_Set exercise_.
Using the material that follows, identify and copy each line with the string "bodies".
begin Provided data
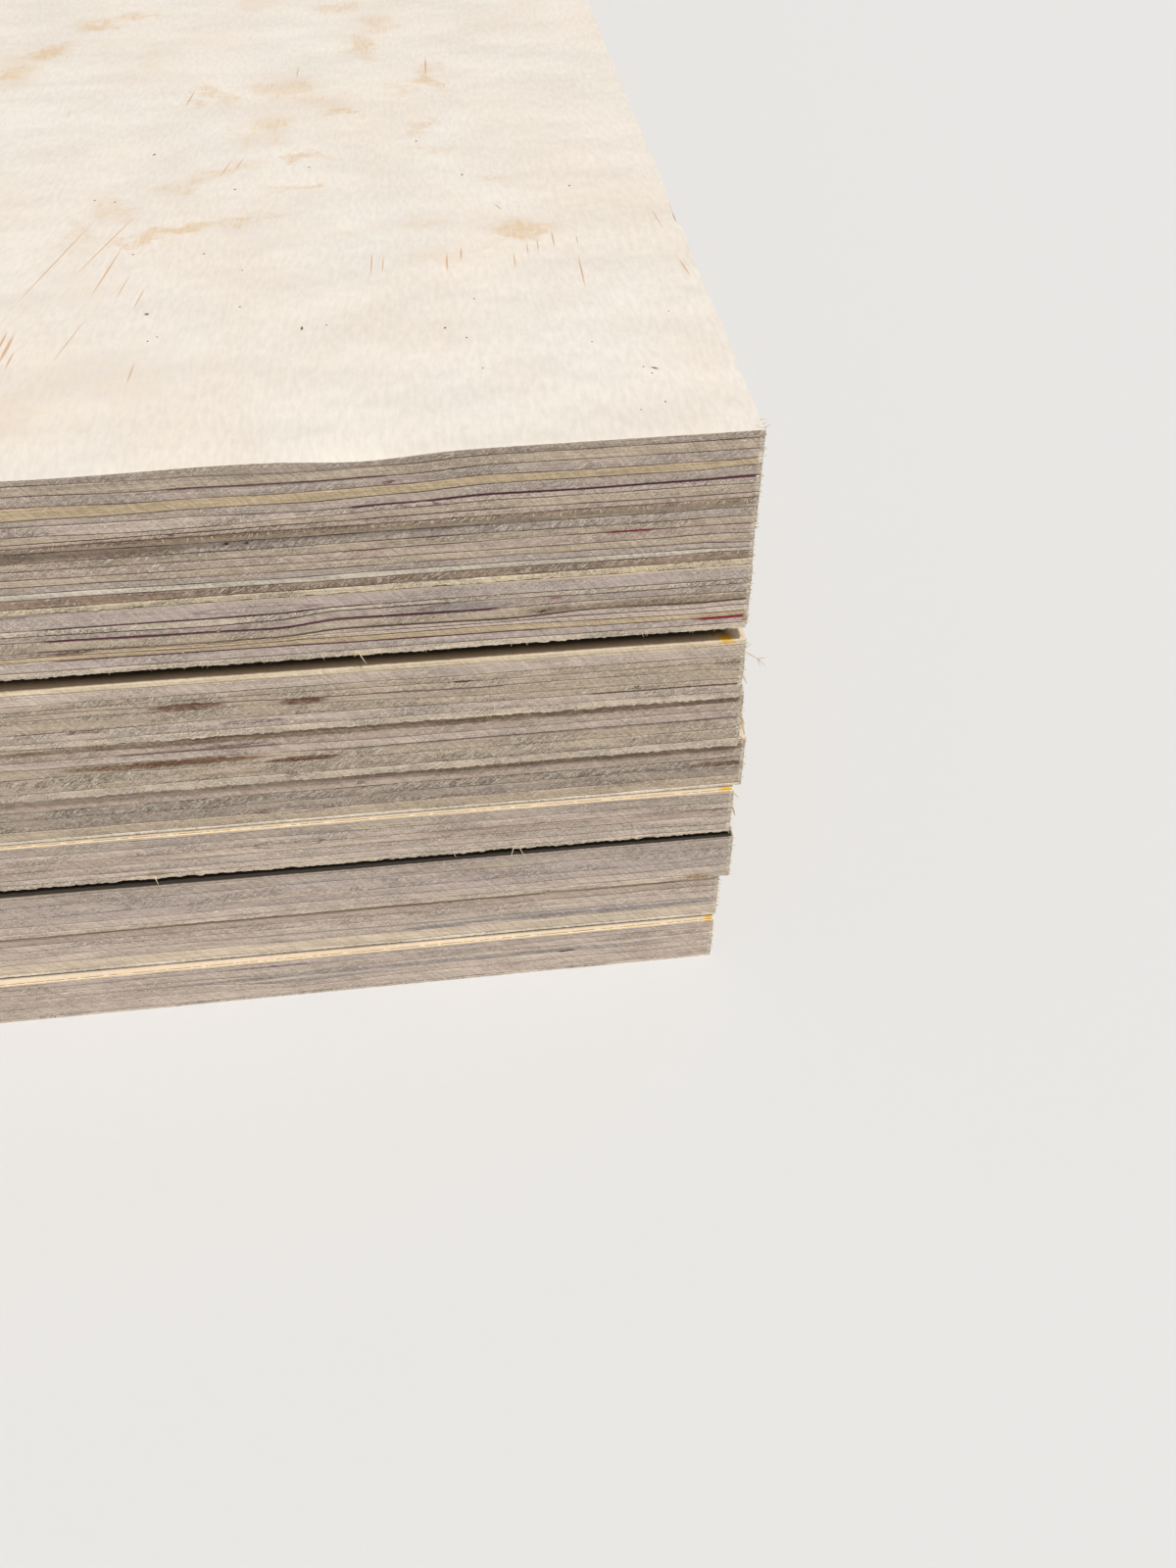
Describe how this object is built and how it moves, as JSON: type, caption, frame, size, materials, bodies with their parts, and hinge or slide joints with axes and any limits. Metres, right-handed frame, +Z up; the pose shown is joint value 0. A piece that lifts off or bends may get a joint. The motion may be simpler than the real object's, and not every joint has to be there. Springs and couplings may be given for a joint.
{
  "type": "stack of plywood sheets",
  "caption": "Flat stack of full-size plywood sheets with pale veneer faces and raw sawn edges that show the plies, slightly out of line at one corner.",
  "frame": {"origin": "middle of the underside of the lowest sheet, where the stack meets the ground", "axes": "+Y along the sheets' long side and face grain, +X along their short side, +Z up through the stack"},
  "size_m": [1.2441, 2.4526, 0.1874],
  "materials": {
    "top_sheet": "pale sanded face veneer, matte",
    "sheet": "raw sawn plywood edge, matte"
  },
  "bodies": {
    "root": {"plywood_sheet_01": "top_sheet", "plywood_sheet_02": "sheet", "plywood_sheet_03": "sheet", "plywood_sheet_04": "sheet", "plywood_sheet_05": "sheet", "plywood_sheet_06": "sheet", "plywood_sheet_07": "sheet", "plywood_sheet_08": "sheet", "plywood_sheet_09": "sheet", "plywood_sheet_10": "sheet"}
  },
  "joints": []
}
end Provided data
begin Provided data
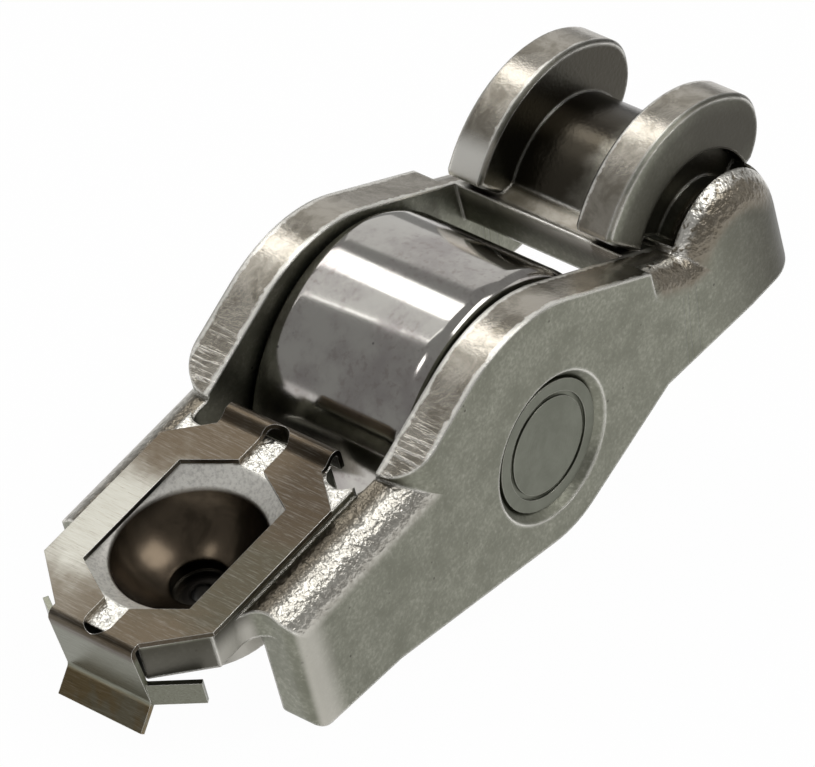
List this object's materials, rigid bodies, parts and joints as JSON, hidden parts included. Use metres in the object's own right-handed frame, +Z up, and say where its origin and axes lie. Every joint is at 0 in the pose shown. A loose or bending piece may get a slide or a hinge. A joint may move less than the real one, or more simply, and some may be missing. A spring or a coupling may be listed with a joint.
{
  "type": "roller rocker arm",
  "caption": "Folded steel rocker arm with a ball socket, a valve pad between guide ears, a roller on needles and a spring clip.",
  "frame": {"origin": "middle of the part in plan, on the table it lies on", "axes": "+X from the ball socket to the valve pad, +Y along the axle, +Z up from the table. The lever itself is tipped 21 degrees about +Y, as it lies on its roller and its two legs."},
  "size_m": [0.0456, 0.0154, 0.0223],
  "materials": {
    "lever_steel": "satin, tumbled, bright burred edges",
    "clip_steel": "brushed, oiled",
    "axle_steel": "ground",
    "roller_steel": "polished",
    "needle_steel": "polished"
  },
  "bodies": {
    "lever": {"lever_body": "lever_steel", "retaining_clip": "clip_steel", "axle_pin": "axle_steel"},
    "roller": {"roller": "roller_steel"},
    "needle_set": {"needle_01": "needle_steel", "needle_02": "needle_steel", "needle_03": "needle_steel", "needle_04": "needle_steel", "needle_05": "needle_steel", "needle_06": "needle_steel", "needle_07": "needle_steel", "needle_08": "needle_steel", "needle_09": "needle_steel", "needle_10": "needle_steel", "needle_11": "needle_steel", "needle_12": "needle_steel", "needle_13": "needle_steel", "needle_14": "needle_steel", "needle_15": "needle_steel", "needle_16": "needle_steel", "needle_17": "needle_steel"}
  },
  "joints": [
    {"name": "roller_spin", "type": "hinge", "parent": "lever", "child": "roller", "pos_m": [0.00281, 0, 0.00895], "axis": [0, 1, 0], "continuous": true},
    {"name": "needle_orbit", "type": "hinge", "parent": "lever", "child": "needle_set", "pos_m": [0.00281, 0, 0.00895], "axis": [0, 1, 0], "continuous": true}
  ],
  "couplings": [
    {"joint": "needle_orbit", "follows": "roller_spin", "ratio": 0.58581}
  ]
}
end Provided data
_Reply to the exercise_.
Describe how this object is built and how it moves, as JSON: type, caption, frame, size, materials, bodies with their parts, and hinge or slide joints with axes and any limits. Metres, right-handed frame, +Z up; the pose shown is joint value 0. A piece that lifts off or bends may get a joint. The motion may be simpler than the real object's, and not every joint has to be there. Springs and couplings may be given for a joint.
  "bodies": {
List this object's materials, rigid bodies, parts and joints as JSON, hidden parts included. Use metres in the object's own right-handed frame, +Z up, and say where its origin and axes lie. Every joint is at 0 in the pose shown. A loose or bending piece may get a slide or a hinge. A joint may move less than the real one, or more simply, and some may be missing. A spring or a coupling may be listed with a joint.
  "bodies": {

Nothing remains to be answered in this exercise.